Max Beerbohm

I read a very good article in the most recent NYRB (May 21) about Max Beerbohm, written by Phillip Lopate. I found myself resonating to the Beerbohm sensibility, which I would find hard to summarize. With the miracle of youtube I listened to an old broadcast of his (1956) on BBC radio about London, past and present. Again, I won’t attempt to summarize (and thereby defile): I suggest you listen to it yourself. It is a sensibility we need more of. The accent intrigued me: it made the Queen’s accent seem vulgarly posh. Beerbohm’s accent is beyond posh–in its own realm of vocal perfection. It seems like the voice of civilization itself. He left London at age 37 to move to Rapallo in Italy, where he lived till he died; like a true Englishman he had to live abroad. Shaw called him “the incomparable Max”, which irked him; I prefer “the unclassifiable Max”, because he escapes all stereotypes.

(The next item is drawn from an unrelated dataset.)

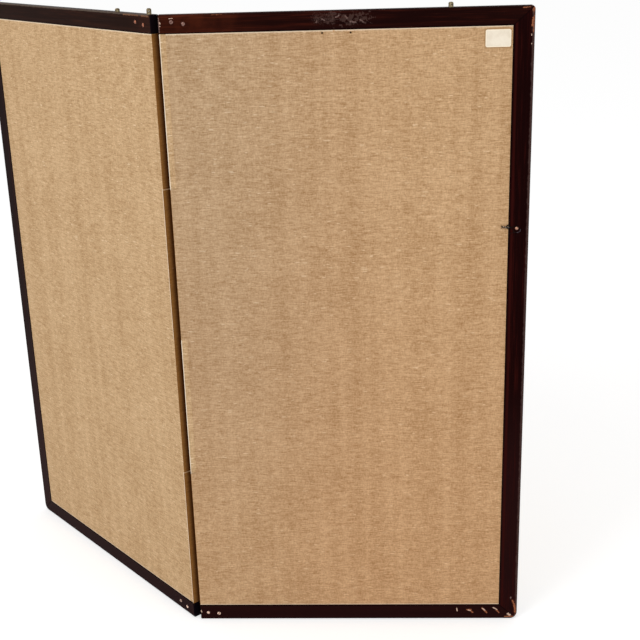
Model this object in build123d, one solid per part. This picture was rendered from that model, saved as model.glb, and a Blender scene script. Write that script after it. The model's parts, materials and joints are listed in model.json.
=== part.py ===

3 responses to “Max Beerbohm”

  1. I also thought John Gray did a very convincing review contra Peter Singer’s book The Most Good You Can Do.

  2. Skyler Diamond says:

    It was a surprise to me to learn, from John Gray’s excellent review, that Peter Singer still holds such an uncompromising version of utilitarianism, especially in light of the devastating criticisms by Bernard Williams.